BEGIN
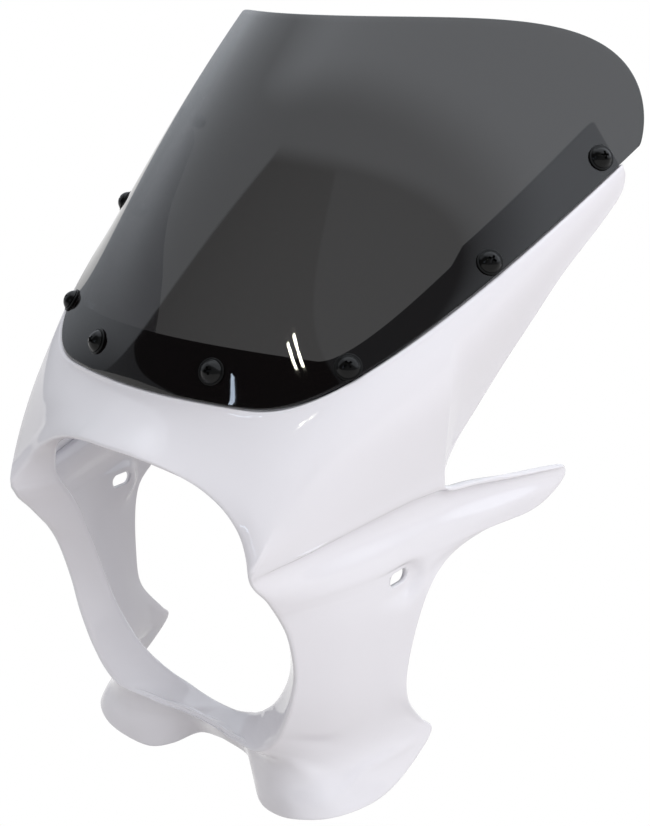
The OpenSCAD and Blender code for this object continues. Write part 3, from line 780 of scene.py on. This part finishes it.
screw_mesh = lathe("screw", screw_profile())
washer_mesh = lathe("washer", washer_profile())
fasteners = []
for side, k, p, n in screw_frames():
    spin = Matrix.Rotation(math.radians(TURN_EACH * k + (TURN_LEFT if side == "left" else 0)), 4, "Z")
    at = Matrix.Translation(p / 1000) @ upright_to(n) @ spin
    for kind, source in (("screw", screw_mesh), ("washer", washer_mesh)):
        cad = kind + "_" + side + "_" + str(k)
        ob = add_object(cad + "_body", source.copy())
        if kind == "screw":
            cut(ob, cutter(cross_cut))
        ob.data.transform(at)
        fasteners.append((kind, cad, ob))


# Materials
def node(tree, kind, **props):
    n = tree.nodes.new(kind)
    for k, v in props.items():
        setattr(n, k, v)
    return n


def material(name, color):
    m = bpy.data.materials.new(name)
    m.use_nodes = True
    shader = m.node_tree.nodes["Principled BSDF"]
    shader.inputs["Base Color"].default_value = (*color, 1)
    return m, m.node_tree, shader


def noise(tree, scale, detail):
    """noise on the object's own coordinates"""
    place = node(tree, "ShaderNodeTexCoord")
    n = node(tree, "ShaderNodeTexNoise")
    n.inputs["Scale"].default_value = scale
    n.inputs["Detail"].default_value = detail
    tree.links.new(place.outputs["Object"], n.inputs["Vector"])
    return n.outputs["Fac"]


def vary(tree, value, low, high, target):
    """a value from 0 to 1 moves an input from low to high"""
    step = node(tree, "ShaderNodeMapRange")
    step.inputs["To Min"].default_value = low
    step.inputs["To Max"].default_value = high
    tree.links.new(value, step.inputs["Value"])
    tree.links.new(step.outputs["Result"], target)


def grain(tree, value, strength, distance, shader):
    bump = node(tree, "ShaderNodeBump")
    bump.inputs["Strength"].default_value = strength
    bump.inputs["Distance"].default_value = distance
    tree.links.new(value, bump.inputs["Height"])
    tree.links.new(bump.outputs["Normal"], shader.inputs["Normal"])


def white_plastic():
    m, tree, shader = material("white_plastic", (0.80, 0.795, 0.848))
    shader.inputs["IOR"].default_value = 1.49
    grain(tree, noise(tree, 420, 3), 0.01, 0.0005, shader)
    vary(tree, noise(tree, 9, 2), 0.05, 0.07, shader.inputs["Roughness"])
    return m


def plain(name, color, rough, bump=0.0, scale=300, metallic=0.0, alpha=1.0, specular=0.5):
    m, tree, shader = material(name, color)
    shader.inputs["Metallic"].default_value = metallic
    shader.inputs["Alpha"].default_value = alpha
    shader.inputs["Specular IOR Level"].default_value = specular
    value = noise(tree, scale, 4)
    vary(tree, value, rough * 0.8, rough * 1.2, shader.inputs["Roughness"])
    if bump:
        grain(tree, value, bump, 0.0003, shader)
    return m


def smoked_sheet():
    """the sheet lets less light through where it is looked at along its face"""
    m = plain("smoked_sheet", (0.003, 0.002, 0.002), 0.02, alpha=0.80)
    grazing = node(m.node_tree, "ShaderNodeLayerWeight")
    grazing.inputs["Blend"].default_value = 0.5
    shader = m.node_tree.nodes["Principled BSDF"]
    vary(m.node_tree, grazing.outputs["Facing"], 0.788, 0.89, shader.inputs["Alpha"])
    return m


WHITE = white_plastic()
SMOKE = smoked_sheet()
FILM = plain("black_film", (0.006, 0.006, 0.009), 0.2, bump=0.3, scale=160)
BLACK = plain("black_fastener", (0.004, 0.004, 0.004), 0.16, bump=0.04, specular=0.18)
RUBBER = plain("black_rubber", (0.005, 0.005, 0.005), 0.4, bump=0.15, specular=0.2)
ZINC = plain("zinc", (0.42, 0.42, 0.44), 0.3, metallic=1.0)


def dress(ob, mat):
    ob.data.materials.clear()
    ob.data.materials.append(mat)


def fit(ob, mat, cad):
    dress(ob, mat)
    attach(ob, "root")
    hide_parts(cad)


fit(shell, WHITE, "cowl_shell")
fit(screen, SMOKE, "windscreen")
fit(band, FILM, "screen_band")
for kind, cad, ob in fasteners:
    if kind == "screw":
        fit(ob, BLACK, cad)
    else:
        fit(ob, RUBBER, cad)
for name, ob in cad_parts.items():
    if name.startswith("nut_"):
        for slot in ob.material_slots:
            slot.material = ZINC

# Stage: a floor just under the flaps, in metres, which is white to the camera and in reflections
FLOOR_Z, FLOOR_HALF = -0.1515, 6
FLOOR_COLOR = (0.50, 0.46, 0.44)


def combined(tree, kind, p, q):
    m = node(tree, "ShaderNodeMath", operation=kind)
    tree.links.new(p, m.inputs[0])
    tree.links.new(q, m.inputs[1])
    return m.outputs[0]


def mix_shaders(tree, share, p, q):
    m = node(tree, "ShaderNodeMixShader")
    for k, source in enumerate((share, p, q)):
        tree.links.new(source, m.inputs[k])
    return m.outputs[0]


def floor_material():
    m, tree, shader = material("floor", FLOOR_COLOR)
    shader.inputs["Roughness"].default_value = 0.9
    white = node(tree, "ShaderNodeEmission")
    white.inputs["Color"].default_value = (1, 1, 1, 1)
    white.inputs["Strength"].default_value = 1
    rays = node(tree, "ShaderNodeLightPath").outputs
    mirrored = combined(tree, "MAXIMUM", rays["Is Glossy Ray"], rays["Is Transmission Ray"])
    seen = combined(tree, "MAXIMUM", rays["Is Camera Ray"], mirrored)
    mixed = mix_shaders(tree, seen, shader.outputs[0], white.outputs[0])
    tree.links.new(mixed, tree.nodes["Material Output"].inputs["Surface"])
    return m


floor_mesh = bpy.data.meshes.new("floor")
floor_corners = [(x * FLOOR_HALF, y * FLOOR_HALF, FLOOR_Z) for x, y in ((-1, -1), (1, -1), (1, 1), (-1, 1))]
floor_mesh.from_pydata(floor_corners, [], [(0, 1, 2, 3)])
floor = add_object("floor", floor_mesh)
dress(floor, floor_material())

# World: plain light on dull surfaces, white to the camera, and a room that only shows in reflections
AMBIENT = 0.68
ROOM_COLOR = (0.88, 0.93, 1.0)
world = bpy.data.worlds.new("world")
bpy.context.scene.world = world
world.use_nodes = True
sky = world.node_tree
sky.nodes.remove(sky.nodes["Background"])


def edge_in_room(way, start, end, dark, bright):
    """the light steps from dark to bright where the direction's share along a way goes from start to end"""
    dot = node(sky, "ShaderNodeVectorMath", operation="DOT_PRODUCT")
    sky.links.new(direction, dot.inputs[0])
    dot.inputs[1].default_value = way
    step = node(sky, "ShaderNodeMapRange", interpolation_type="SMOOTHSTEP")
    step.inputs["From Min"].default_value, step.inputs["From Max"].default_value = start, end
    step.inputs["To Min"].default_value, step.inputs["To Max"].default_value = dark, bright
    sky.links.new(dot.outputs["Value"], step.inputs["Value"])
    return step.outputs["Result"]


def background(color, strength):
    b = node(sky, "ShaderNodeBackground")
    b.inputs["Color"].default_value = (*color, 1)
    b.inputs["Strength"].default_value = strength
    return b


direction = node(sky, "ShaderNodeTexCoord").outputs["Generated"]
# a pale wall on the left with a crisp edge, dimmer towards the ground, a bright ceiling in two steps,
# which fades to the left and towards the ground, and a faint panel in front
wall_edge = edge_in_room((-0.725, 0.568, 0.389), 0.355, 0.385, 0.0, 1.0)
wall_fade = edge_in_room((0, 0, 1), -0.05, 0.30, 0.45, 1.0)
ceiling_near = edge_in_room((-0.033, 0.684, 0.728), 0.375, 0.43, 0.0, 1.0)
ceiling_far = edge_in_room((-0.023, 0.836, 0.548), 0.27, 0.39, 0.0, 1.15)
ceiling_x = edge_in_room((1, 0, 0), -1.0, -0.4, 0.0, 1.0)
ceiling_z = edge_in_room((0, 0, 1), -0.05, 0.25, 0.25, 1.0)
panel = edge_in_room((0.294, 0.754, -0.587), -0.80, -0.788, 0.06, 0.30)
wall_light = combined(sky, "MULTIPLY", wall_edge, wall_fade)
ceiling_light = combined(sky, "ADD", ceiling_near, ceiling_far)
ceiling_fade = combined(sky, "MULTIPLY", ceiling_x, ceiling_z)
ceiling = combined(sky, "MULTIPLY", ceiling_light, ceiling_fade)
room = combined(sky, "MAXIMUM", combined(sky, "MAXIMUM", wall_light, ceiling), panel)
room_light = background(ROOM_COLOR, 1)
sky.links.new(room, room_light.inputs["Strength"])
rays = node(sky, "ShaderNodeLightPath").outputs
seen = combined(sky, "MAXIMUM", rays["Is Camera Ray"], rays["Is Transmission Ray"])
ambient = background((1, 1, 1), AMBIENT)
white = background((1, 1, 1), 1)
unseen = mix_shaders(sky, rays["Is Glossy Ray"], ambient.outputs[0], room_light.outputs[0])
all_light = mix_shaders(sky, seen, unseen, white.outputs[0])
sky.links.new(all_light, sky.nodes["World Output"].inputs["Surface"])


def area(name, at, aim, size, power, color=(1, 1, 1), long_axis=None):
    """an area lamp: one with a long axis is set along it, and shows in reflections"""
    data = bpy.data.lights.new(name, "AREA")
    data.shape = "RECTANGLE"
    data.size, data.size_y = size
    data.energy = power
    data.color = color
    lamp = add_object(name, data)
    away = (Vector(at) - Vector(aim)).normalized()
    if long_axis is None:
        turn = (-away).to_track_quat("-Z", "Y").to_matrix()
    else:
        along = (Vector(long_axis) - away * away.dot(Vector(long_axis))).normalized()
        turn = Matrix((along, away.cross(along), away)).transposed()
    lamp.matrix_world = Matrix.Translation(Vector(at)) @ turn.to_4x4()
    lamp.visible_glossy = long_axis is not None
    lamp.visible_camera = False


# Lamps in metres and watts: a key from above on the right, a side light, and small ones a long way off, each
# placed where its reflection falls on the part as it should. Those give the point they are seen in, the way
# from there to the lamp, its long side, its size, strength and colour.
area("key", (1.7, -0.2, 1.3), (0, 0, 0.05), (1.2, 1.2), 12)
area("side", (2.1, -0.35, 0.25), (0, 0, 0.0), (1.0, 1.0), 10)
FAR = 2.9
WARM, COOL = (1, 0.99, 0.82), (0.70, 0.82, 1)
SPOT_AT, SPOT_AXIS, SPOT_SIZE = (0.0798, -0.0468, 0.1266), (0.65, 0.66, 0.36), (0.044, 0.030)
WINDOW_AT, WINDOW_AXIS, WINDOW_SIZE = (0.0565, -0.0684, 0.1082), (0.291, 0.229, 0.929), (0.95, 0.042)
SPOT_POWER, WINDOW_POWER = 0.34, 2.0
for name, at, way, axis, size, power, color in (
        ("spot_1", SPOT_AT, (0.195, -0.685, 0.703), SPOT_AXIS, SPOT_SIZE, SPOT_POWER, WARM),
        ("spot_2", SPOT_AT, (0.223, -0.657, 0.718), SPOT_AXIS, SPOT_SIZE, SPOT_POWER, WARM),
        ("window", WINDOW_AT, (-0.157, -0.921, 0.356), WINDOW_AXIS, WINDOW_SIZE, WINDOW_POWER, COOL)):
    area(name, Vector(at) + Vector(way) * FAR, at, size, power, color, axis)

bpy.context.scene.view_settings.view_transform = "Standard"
END
Problem requirements: Keep only the lines that hold the string "scene", and copy them out.

Problem solution:
The OpenSCAD and Blender code for this object continues. Write part 3, from line 780 of scene.py on. This part finishes it.
bpy.context.scene.world = world
bpy.context.scene.view_settings.view_transform = "Standard"